Die Verabschiedung des deutschen Lieferkettensorgfaltspflichtengesetzes war ein erster wichtiger Meilenstein, um den Schutz von Menschenrechten und Umweltstandards in den Wertschöpfungsketten deutscher Unternehmen zu verbessern. Der am 23. Februar 2022 von der EU-Kommission veröffentlichte Vorschlag für eine nachhaltige unternehmerische Sorgfaltspflicht, kurz für ein EU-Lieferkettengesetz, bietet nun in einem nächsten Schritt die Chance, wirksame Regeln EU-weit aufzustellen und damit ein Level Playing Field im EU-Binnenmarkt zu schaffen sowie bisherige Schutzlücken im deutschen Gesetz zu schließen.
Der Entwurf der Kommission bietet eine gute Grundlage für einen wirksamen Schutz von Menschenrechten und Umweltstandards in Wertschöpfungsketten. Er bleibt jedoch an einigen Stellen hinter den UN-Leitprinzipien für Wirtschaft und Menschenrechte und den OECD- Leitsätzen für multinationale Unternehmen zurück und enthält erhebliche Schwachstellen.

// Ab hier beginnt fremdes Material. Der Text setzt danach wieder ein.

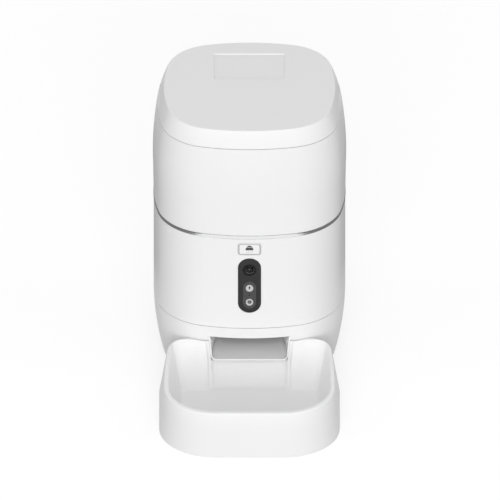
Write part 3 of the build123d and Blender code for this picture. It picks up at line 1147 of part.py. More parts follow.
# ---------------------------------------------------------------- rear electronics
with BuildPart() as main_board:
    with BuildSketch(rear_plane(MAIN_BOARD_FORWARD, MAIN_BOARD_X, MAIN_BOARD_Z)):
        Rectangle(MAIN_BOARD_WIDTH, MAIN_BOARD_HEIGHT)
        with GridLocations(2 * MAIN_POST_X, 2 * MAIN_POST_Z, 2, 2):
            Circle(1.2, mode=Mode.SUBTRACT)
    extrude(amount=-BOARD_THICKNESS)
    # relay, processor and a connector row on the inner side
    with BuildSketch(rear_plane(MAIN_BOARD_FORWARD + BOARD_THICKNESS, MAIN_BOARD_X, MAIN_BOARD_Z)):
        with Locations((-18, 6)):
            Rectangle(14, 14)
        with Locations((14, 8)):
            Rectangle(18, 10)
        with Locations((0, -15)):
            Rectangle(36, 5)
    extrude(amount=-3)
finish(main_board, "main_board")

with BuildPart() as loudspeaker:
    with BuildSketch(rear_plane(SPEAKER_FRONT, SPEAKER_X, SPEAKER_Z)):
        Circle(SPEAKER_RADIUS)
    extrude(amount=-3)
    with BuildSketch(rear_plane(SPEAKER_FRONT, SPEAKER_X, SPEAKER_Z)):
        Circle(SPEAKER_RADIUS * 0.55)
    extrude(amount=-9)
    with BuildSketch(rear_plane(SPEAKER_FRONT, SPEAKER_X, SPEAKER_Z)):
        Circle(SPEAKER_RADIUS - 2)
    extrude(amount=-1.5, mode=Mode.SUBTRACT)
finish(loudspeaker, "loudspeaker")

INLET_BACK = -(front_at(INLET_X + INLET_WIDTH / 2, INLET_Z) - 0.2)
with BuildPart() as dc_inlet:
    with BuildSketch(rear_plane(INLET_BACK, INLET_X, INLET_Z)):
        RectangleRounded(INLET_WIDTH, INLET_HEIGHT, 0.8)
    extrude(amount=-INLET_DEPTH)
    with BuildSketch(rear_plane(INLET_BACK, INLET_X, INLET_Z)):
        Circle(INLET_SOCKET_RADIUS)
        Circle(INLET_PIN_RADIUS, mode=Mode.SUBTRACT)
    extrude(amount=-INLET_DEPTH + 3, mode=Mode.SUBTRACT)
finish(dc_inlet, "dc_inlet")

# ---------------------------------------------------------------- bottom plate and battery bay
CELL_PITCH = 2 * CELL_RADIUS + CELL_GAP
BAY_HALF_WIDTH = (CELL_COUNT - 1) * CELL_PITCH / 2 + CELL_RADIUS + CELL_CLEARANCE
BAY_HALF_LENGTH = CELL_LENGTH / 2 + BAY_END_ROOM
DOOR_TOP_Z = PLATE_BOTTOM_Z + 0.1 + DOOR_THICKNESS
CELL_Z = DOOR_TOP_Z + 0.5 + CELL_RADIUS
BAY_ROOF_Z = CELL_Z + CELL_RADIUS + CELL_CLEARANCE
DOOR_BODY_HALF_WIDTH = BAY_HALF_WIDTH + 2.6
DOOR_HALF_LENGTH = BAY_HALF_LENGTH + 2.4
GROOVE_BOTTOM_Z = PLATE_BOTTOM_Z + 0.9
TONGUE_BOTTOM_Z = GROOVE_BOTTOM_Z + SLIDE_CLEARANCE
GROOVE_TOP_Z = DOOR_TOP_Z + SLIDE_CLEARANCE
BAY_PLANE_Y = y_at(BAY_CENTRE_FORWARD)
SLOT_LENGTH = 2 * DOOR_HALF_LENGTH + DOOR_TRAVEL + 2 * SLIDE_CLEARANCE
SLOT_Y = BAY_PLANE_Y + DOOR_TRAVEL / 2
PLATE_INSET = WALL + PLATE_MARGIN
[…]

Es wird immer sichtbarer, dass ein Weiter-so unseres Wirtschaftens nicht zukunftsfähig ist. Klimawandel, Artensterben und ausbeuterische Arbeitsbedingungen belasten das Leben von Menschen in aller Welt und treffen die hiesige Wirtschaft teils wie ein Boomerang zurück. Man denke nur an das fehlende Wasser im Rhein, das Transportketten unterbrochen hat. Wir haben keine Zeit zu warten, sondern jetzt müssen sich zukunftsfähige Ansätze in den Lieferketten durchsetzen – z.B. energiesparende Produktionsstätten, Artenvielfalt erhaltende Anbaumethoden, Modelle der Preisgestaltung, die Armut bekämpfen. Heute müssen Unternehmen sich zusammentun, um sektorweite Lösungen zu erarbeiten. Ein gutes EU-Lieferkettengesetz kann genau das fördern, z.B.:
- wenn Unternehmen ihre Klimapläne auch einhalten müssen,
- mit soliden Umweltvorgaben, die je nach Stand neuer Forschung und Entwicklung erweitert werden können,
- mit der Aufgabe für Unternehmen, sich den größten Problemen in der Lieferkette als erstes zu widmen.
Mittlerweile sind auch etliche Unternehmen motiviert, hohe soziale und ökologische Standards in ihren Wertschöpfungsketten durchzusetzen. Entsprechend haben sich in einer vom Business and Human Rights Resource Centre im Februar veröffentlichten Stellungnahme mehr als 100 deutsche und europäische Unternehmen und Investoren für ein EU-Lieferkettengesetz ausgesprochen. Darin fordern sie auch die Einführung einer Haftungsregel, die es Betroffenen ermöglichen würde, Schadensersatz zu erhalten.
Rückenwind gibt es auch vom Zentralkomitee der deutschen Katholiken: Dessen Vollversammlung rief im Mai 2022 die deutsche Bundesregierung sowie die Abgeordneten des Europäischen Parlaments auf, sich für ein starkes europäisches Lieferkettengesetz nach Vorbild der Leitprinzipien für Wirtschaft und Menschenrechte der Vereinten Nationen einzusetzen.
Und auch wir als Lokalgruppe Micha Dresden fordern alle Abgeordneten des Europäischen Parlaments auf, sich für eine wirksames EU-Lieferkettengesetz einzusetzen, das:
- ausnahmslos die gesamte Liefer- und Wertschöpfungskette von Unternehmen erfasst – ohne Einschränkung auf „etablierte Geschäftsbeziehungen“;
- Geschädigten die Möglichkeit bietet, vor Gerichten in Europa Schadensersatz gegenüber beteiligten Unternehmen einzuklagen – und bestehende Hürden hierfür abbaut;
- Unternehmen verpflichtet, auch Umwelt und Klima zu schützen;
- eine umfassende Beteiligung der Betroffenen bei der Umsetzung des Gesetzes sicherstellt.